↓

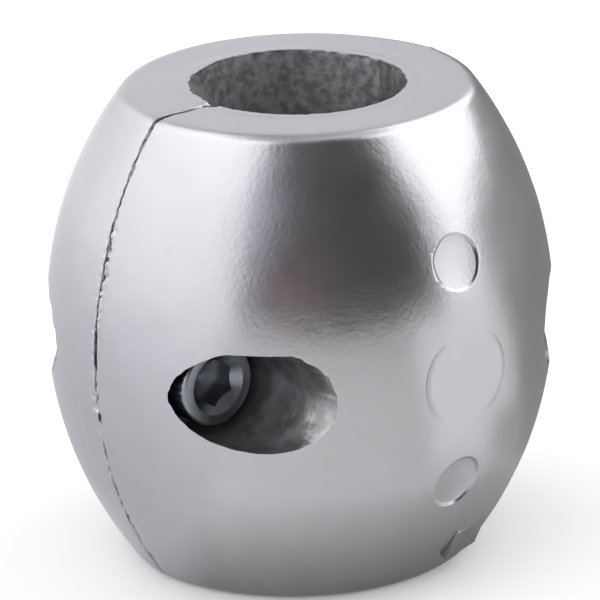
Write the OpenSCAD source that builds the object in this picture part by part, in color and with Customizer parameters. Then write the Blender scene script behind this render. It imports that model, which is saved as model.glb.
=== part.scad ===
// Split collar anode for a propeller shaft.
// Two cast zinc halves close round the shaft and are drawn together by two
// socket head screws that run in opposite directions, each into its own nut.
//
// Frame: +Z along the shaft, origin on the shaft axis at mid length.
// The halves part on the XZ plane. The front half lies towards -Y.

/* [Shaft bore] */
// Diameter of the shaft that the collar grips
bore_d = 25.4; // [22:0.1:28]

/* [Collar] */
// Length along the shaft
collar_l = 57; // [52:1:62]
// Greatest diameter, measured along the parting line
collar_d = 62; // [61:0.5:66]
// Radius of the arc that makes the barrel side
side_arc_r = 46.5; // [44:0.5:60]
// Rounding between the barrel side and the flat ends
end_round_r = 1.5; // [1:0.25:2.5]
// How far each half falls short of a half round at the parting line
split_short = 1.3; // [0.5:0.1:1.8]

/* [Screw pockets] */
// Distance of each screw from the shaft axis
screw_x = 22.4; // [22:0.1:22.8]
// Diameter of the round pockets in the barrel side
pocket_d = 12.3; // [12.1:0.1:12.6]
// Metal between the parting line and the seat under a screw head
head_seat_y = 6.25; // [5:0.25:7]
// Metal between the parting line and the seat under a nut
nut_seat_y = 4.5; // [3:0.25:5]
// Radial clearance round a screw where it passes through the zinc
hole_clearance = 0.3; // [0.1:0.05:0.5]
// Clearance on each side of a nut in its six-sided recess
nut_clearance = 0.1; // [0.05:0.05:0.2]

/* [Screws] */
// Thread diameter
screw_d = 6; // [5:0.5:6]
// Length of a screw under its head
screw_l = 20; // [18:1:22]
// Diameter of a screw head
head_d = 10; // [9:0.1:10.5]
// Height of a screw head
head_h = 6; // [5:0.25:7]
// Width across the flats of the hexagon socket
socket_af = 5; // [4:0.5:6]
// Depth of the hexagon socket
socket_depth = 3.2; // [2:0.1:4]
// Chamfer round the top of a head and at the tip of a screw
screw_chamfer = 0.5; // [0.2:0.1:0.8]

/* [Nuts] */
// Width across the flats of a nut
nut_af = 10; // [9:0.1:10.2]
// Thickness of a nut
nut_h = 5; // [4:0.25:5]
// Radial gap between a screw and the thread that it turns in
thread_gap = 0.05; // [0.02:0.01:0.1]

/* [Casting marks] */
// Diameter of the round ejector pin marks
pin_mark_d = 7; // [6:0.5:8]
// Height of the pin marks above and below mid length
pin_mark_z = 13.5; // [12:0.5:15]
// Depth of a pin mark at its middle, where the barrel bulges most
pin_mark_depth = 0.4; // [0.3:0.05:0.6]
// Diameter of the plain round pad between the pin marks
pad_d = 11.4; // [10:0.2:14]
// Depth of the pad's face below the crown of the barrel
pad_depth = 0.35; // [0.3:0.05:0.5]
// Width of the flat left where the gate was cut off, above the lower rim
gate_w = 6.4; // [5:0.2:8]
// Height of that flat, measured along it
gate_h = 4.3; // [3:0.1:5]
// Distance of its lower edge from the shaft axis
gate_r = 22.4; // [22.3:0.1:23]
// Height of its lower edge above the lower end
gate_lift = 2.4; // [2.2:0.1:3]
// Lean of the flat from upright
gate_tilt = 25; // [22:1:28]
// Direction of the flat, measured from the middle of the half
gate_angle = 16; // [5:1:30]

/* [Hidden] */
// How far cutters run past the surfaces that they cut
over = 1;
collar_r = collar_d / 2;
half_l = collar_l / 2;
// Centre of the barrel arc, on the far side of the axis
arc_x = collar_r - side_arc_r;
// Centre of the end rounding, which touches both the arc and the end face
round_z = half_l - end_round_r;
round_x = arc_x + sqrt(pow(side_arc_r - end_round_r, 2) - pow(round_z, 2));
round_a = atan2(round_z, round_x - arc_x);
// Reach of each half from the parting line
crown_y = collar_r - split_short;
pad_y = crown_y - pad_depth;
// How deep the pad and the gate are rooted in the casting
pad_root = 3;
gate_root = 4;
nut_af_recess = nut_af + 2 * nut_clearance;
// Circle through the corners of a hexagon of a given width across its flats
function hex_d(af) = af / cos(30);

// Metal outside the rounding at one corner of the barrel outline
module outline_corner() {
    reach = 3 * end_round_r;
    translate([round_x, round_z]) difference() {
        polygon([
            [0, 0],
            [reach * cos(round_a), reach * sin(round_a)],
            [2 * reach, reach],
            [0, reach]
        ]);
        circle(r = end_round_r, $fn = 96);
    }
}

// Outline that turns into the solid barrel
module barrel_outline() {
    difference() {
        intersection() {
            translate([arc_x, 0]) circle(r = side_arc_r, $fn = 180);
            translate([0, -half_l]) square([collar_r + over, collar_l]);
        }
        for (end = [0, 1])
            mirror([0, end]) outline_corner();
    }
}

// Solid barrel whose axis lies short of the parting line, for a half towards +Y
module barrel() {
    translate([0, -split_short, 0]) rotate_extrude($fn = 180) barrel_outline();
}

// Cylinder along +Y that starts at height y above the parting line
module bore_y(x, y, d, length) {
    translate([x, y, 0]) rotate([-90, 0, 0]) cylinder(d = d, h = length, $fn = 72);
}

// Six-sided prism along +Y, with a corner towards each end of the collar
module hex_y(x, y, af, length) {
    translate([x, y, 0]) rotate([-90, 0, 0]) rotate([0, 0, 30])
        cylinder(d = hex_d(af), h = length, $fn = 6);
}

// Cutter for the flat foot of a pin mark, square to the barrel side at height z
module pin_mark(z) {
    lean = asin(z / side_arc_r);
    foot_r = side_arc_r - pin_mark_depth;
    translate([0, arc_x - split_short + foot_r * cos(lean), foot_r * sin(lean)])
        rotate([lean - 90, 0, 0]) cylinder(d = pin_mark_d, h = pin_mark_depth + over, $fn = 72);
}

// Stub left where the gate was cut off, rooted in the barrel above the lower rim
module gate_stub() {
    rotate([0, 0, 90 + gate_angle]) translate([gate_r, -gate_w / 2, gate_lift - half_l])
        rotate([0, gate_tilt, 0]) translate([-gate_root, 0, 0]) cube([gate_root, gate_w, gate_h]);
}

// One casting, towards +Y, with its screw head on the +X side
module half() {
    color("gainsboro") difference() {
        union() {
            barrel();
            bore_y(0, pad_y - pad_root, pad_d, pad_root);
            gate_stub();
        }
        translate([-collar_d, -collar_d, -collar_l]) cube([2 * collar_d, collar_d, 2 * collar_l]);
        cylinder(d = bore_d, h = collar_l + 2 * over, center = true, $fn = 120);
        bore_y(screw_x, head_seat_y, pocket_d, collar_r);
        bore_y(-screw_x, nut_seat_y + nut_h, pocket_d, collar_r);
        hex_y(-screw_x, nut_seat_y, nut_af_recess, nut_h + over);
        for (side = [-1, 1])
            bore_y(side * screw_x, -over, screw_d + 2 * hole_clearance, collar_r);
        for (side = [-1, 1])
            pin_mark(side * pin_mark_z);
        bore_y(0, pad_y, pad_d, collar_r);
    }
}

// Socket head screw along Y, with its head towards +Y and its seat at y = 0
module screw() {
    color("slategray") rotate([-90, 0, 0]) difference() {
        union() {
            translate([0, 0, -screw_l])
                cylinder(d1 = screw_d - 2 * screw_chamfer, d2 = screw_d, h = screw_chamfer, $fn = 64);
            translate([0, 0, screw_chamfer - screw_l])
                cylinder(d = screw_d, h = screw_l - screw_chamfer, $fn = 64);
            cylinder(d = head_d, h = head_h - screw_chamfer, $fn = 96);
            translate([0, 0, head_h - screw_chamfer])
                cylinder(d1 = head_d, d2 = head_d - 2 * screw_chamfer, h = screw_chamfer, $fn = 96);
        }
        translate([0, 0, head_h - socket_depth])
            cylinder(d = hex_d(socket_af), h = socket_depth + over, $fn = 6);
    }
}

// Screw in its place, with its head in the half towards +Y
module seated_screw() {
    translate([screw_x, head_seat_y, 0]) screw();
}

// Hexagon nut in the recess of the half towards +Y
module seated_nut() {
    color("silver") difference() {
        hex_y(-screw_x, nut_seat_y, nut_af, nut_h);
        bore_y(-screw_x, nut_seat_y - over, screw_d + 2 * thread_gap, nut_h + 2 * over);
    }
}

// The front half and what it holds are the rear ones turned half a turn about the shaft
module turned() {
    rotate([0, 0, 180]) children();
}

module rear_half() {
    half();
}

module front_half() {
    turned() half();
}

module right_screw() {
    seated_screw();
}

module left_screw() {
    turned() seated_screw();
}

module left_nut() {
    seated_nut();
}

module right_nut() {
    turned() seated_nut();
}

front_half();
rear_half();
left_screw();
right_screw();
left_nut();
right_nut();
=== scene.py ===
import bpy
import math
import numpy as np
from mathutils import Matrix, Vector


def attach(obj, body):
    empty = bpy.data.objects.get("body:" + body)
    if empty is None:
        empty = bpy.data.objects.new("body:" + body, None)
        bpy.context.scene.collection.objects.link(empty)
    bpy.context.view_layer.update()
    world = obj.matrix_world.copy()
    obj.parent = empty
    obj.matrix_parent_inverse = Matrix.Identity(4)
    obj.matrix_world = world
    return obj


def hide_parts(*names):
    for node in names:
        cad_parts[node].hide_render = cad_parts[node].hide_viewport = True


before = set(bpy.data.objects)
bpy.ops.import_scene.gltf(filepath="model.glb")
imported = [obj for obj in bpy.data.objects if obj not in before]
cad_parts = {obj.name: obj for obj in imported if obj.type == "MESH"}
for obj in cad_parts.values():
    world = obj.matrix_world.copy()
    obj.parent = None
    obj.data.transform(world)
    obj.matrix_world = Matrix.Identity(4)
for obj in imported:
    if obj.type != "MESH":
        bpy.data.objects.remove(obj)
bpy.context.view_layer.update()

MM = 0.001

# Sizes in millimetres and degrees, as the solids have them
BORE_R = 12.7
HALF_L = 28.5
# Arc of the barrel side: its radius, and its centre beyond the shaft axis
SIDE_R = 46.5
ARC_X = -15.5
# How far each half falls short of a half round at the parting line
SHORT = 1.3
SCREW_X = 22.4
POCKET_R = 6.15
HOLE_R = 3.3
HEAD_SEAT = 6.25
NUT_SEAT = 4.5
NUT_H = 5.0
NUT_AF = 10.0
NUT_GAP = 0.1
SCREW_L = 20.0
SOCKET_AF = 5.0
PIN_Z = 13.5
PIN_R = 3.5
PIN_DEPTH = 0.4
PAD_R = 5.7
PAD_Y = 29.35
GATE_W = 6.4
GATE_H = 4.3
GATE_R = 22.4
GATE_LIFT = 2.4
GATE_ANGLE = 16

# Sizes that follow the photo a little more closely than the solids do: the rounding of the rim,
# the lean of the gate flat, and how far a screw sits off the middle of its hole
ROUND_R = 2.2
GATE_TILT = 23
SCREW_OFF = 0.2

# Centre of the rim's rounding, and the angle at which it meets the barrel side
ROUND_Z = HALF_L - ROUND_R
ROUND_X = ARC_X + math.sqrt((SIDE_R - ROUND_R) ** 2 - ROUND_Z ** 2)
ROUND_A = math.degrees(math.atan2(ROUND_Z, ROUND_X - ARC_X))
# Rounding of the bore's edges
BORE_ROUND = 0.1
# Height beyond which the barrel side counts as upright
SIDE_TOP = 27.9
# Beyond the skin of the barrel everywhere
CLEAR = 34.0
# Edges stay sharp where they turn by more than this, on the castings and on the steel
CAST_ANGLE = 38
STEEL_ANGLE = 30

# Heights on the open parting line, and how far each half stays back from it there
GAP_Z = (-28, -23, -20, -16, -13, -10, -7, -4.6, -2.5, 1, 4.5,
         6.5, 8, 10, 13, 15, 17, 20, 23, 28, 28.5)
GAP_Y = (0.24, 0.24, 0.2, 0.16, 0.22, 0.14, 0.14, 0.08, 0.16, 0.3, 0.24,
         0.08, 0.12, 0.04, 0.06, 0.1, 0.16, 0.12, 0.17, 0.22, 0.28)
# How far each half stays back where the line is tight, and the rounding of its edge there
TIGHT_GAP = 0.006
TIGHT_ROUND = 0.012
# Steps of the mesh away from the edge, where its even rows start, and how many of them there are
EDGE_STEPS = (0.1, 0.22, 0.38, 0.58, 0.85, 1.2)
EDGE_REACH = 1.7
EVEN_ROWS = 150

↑

→ TO BE DONE: Scan the lines for the string "data". Copy out each line that matches.

→ CORRECT RESPONSE:
    empty = bpy.data.objects.get("body:" + body)
        empty = bpy.data.objects.new("body:" + body, None)
before = set(bpy.data.objects)
imported = [obj for obj in bpy.data.objects if obj not in before]
    obj.data.transform(world)
        bpy.data.objects.remove(obj)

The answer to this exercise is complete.